╔══

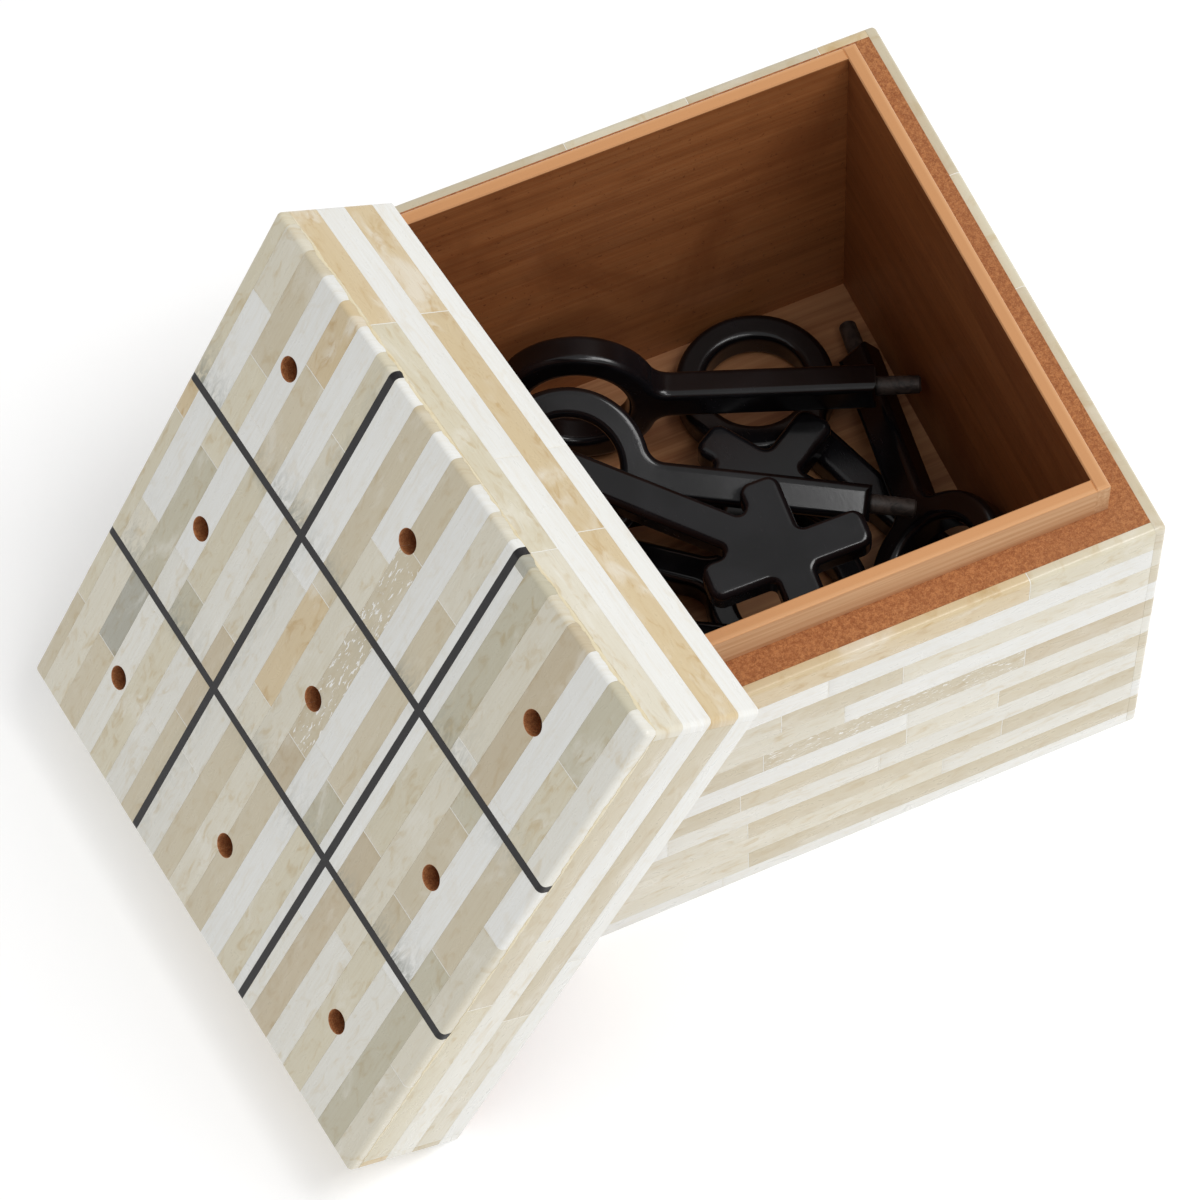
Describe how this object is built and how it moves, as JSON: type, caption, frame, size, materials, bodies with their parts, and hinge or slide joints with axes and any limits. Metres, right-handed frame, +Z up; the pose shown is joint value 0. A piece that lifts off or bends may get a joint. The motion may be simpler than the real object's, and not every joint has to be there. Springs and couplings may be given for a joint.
{
  "type": "tic tac toe set",
  "caption": "Square bone-clad box with a loose lid carrying an inlaid three by three grid with peg holes, and carved dark ring and cross playing pieces with round pegs.",
  "frame": {"origin": "centre of the underside of the box", "axes": "+Z up, +X to the right along the box front, +Y to the back; the lid leans on the box's left rim"},
  "size_m": [0.2385, 0.1889, 0.1439],
  "materials": {
    "bone": "satin",
    "black_inlay": "satin",
    "lining_wood": "satin",
    "floor_wood": "satin",
    "fibreboard": "matte",
    "horn": "satin"
  },
  "bodies": {
    "box": {"box_bone_back": "bone", "box_bone_front": "bone", "box_bone_left": "bone", "box_bone_right": "bone", "box_core_back": "fibreboard", "box_core_front": "fibreboard", "box_core_left": "fibreboard", "box_core_right": "fibreboard", "box_floor_board": "fibreboard", "box_floor_lining": "floor_wood", "box_liner_back": "lining_wood", "box_liner_front": "lining_wood", "box_liner_left": "lining_wood", "box_liner_right": "lining_wood"},
    "lid": {"lid_board": "fibreboard", "lid_bone_back": "bone", "lid_bone_front": "bone", "lid_bone_lower": "bone", "lid_bone_upper": "bone", "lid_line_back": "black_inlay", "lid_line_front": "black_inlay", "lid_line_lower": "black_inlay", "lid_line_upper": "black_inlay", "lid_skirt_back": "fibreboard", "lid_skirt_front": "fibreboard", "lid_skirt_lower": "fibreboard", "lid_skirt_upper": "fibreboard", "lid_square_lower_back": "bone", "lid_square_lower_centre": "bone", "lid_square_lower_front": "bone", "lid_square_middle_back": "bone", "lid_square_middle_centre": "bone", "lid_square_middle_front": "bone", "lid_square_upper_back": "bone", "lid_square_upper_centre": "bone", "lid_square_upper_front": "bone"},
    "o_piece_1": {"o_piece_1": "horn"},
    "o_piece_2": {"o_piece_2": "horn"},
    "o_piece_3": {"o_piece_3": "horn"},
    "o_piece_4": {"o_piece_4": "horn"},
    "o_piece_5": {"o_piece_5": "horn"},
    "x_piece_1": {"x_piece_1": "horn"},
    "x_piece_2": {"x_piece_2": "horn"},
    "x_piece_3": {"x_piece_3": "horn"},
    "x_piece_4": {"x_piece_4": "horn"},
    "x_piece_5": {"x_piece_5": "horn"}
  },
  "joints": [
    {"name": "lid_slide", "type": "slide", "parent": "box", "child": "lid", "axis": [-0.8, 0, 0.6], "range_m": [0, 0.16]},
    {"name": "x_piece_4_lift", "type": "slide", "parent": "box", "child": "x_piece_4", "axis": [0, 0, 1], "range_m": [0, 0.0956]},
    {"name": "x_piece_5_lift", "type": "slide", "parent": "x_piece_4", "child": "x_piece_5", "axis": [0, 0, 1], "range_m": [0, 0.0945]},
    {"name": "o_piece_5_lift", "type": "slide", "parent": "x_piece_4", "child": "o_piece_5", "axis": [0, 0, 1], "range_m": [0, 0.0956]},
    {"name": "x_piece_3_lift", "type": "slide", "parent": "o_piece_5", "child": "x_piece_3", "axis": [0, 0, 1], "range_m": [0, 0.0872]},
    {"name": "o_piece_2_lift", "type": "slide", "parent": "x_piece_3", "child": "o_piece_2", "axis": [0, 0, 1], "range_m": [0, 0.0956]},
    {"name": "x_piece_1_lift", "type": "slide", "parent": "o_piece_2", "child": "x_piece_1", "axis": [0, 0, 1], "range_m": [0, 0.0872]},
    {"name": "o_piece_4_lift", "type": "slide", "parent": "x_piece_1", "child": "o_piece_4", "axis": [0, 0, 1], "range_m": [0, 0.0956]},
    {"name": "o_piece_1_lift", "type": "slide", "parent": "o_piece_4", "child": "o_piece_1", "axis": [0, 0, 1], "range_m": [0, 0.0956]},
    {"name": "o_piece_3_lift", "type": "slide", "parent": "o_piece_4", "child": "o_piece_3", "axis": [0, 0, 1], "range_m": [0, 0.078]},
    {"name": "x_piece_2_lift", "type": "slide", "parent": "o_piece_3", "child": "x_piece_2", "axis": [0, 0, 1], "range_m": [0, 0.068]}
  ]
}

╚══

#### [WORK INSTRUCTIONS]
Your task is to return the full listing exactly as it was given.

#### [EXERCISE ANSWER]
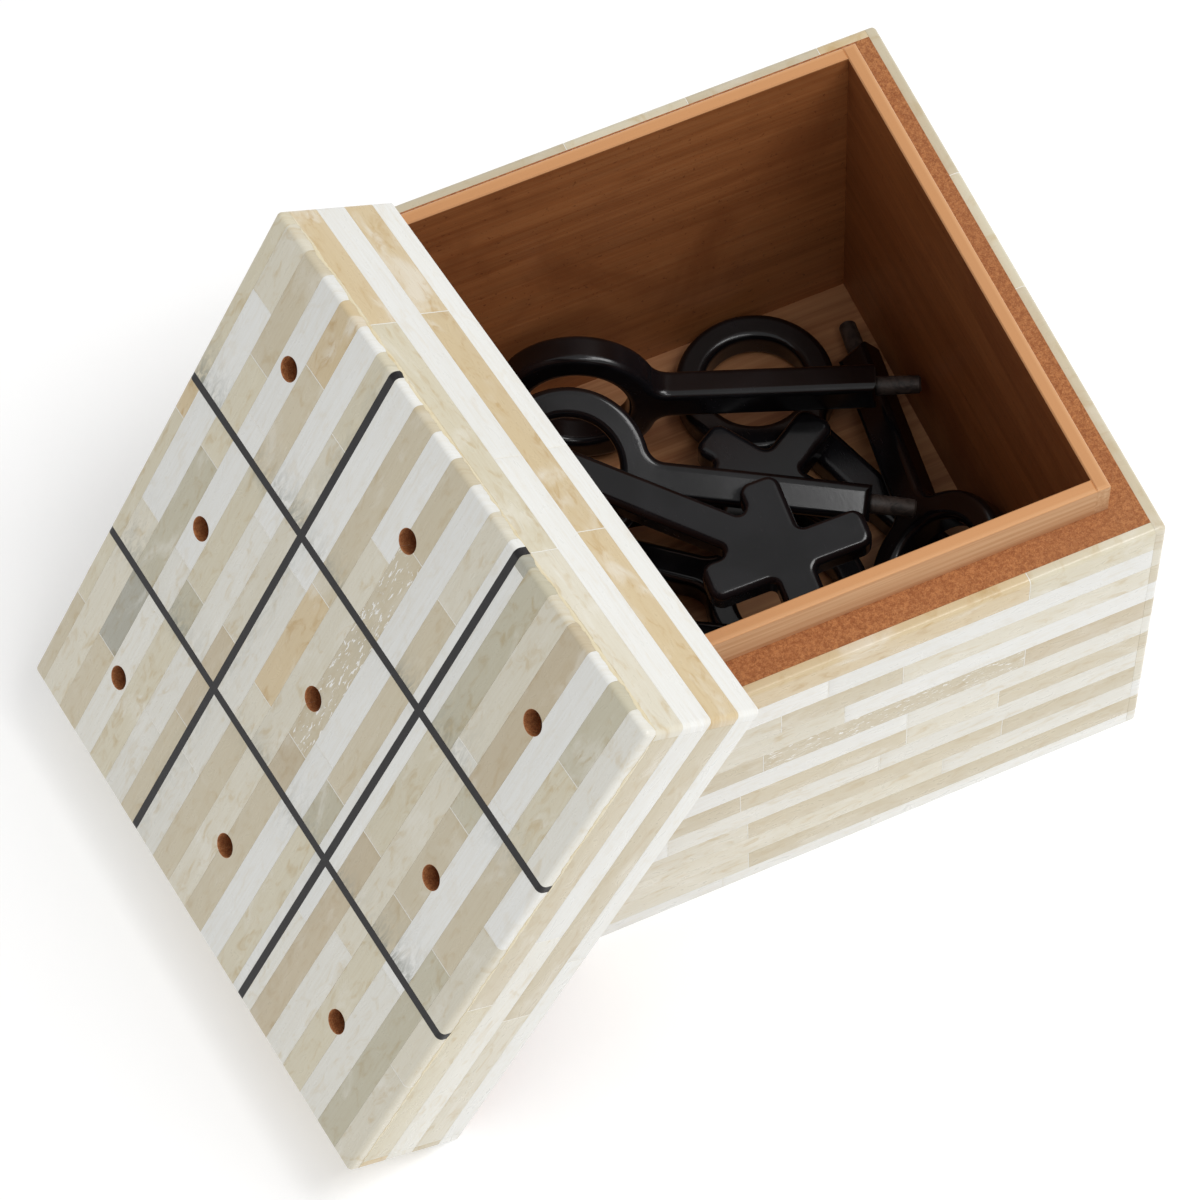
Describe how this object is built and how it moves, as JSON: type, caption, frame, size, materials, bodies with their parts, and hinge or slide joints with axes and any limits. Metres, right-handed frame, +Z up; the pose shown is joint value 0. A piece that lifts off or bends may get a joint. The motion may be simpler than the real object's, and not every joint has to be there. Springs and couplings may be given for a joint.
{
  "type": "tic tac toe set",
  "caption": "Square bone-clad box with a loose lid carrying an inlaid three by three grid with peg holes, and carved dark ring and cross playing pieces with round pegs.",
  "frame": {"origin": "centre of the underside of the box", "axes": "+Z up, +X to the right along the box front, +Y to the back; the lid leans on the box's left rim"},
  "size_m": [0.2385, 0.1889, 0.1439],
  "materials": {
    "bone": "satin",
    "black_inlay": "satin",
    "lining_wood": "satin",
    "floor_wood": "satin",
    "fibreboard": "matte",
    "horn": "satin"
  },
  "bodies": {
    "box": {"box_bone_back": "bone", "box_bone_front": "bone", "box_bone_left": "bone", "box_bone_right": "bone", "box_core_back": "fibreboard", "box_core_front": "fibreboard", "box_core_left": "fibreboard", "box_core_right": "fibreboard", "box_floor_board": "fibreboard", "box_floor_lining": "floor_wood", "box_liner_back": "lining_wood", "box_liner_front": "lining_wood", "box_liner_left": "lining_wood", "box_liner_right": "lining_wood"},
    "lid": {"lid_board": "fibreboard", "lid_bone_back": "bone", "lid_bone_front": "bone", "lid_bone_lower": "bone", "lid_bone_upper": "bone", "lid_line_back": "black_inlay", "lid_line_front": "black_inlay", "lid_line_lower": "black_inlay", "lid_line_upper": "black_inlay", "lid_skirt_back": "fibreboard", "lid_skirt_front": "fibreboard", "lid_skirt_lower": "fibreboard", "lid_skirt_upper": "fibreboard", "lid_square_lower_back": "bone", "lid_square_lower_centre": "bone", "lid_square_lower_front": "bone", "lid_square_middle_back": "bone", "lid_square_middle_centre": "bone", "lid_square_middle_front": "bone", "lid_square_upper_back": "bone", "lid_square_upper_centre": "bone", "lid_square_upper_front": "bone"},
    "o_piece_1": {"o_piece_1": "horn"},
    "o_piece_2": {"o_piece_2": "horn"},
    "o_piece_3": {"o_piece_3": "horn"},
    "o_piece_4": {"o_piece_4": "horn"},
    "o_piece_5": {"o_piece_5": "horn"},
    "x_piece_1": {"x_piece_1": "horn"},
    "x_piece_2": {"x_piece_2": "horn"},
    "x_piece_3": {"x_piece_3": "horn"},
    "x_piece_4": {"x_piece_4": "horn"},
    "x_piece_5": {"x_piece_5": "horn"}
  },
  "joints": [
    {"name": "lid_slide", "type": "slide", "parent": "box", "child": "lid", "axis": [-0.8, 0, 0.6], "range_m": [0, 0.16]},
    {"name": "x_piece_4_lift", "type": "slide", "parent": "box", "child": "x_piece_4", "axis": [0, 0, 1], "range_m": [0, 0.0956]},
    {"name": "x_piece_5_lift", "type": "slide", "parent": "x_piece_4", "child": "x_piece_5", "axis": [0, 0, 1], "range_m": [0, 0.0945]},
    {"name": "o_piece_5_lift", "type": "slide", "parent": "x_piece_4", "child": "o_piece_5", "axis": [0, 0, 1], "range_m": [0, 0.0956]},
    {"name": "x_piece_3_lift", "type": "slide", "parent": "o_piece_5", "child": "x_piece_3", "axis": [0, 0, 1], "range_m": [0, 0.0872]},
    {"name": "o_piece_2_lift", "type": "slide", "parent": "x_piece_3", "child": "o_piece_2", "axis": [0, 0, 1], "range_m": [0, 0.0956]},
    {"name": "x_piece_1_lift", "type": "slide", "parent": "o_piece_2", "child": "x_piece_1", "axis": [0, 0, 1], "range_m": [0, 0.0872]},
    {"name": "o_piece_4_lift", "type": "slide", "parent": "x_piece_1", "child": "o_piece_4", "axis": [0, 0, 1], "range_m": [0, 0.0956]},
    {"name": "o_piece_1_lift", "type": "slide", "parent": "o_piece_4", "child": "o_piece_1", "axis": [0, 0, 1], "range_m": [0, 0.0956]},
    {"name": "o_piece_3_lift", "type": "slide", "parent": "o_piece_4", "child": "o_piece_3", "axis": [0, 0, 1], "range_m": [0, 0.078]},
    {"name": "x_piece_2_lift", "type": "slide", "parent": "o_piece_3", "child": "x_piece_2", "axis": [0, 0, 1], "range_m": [0, 0.068]}
  ]
}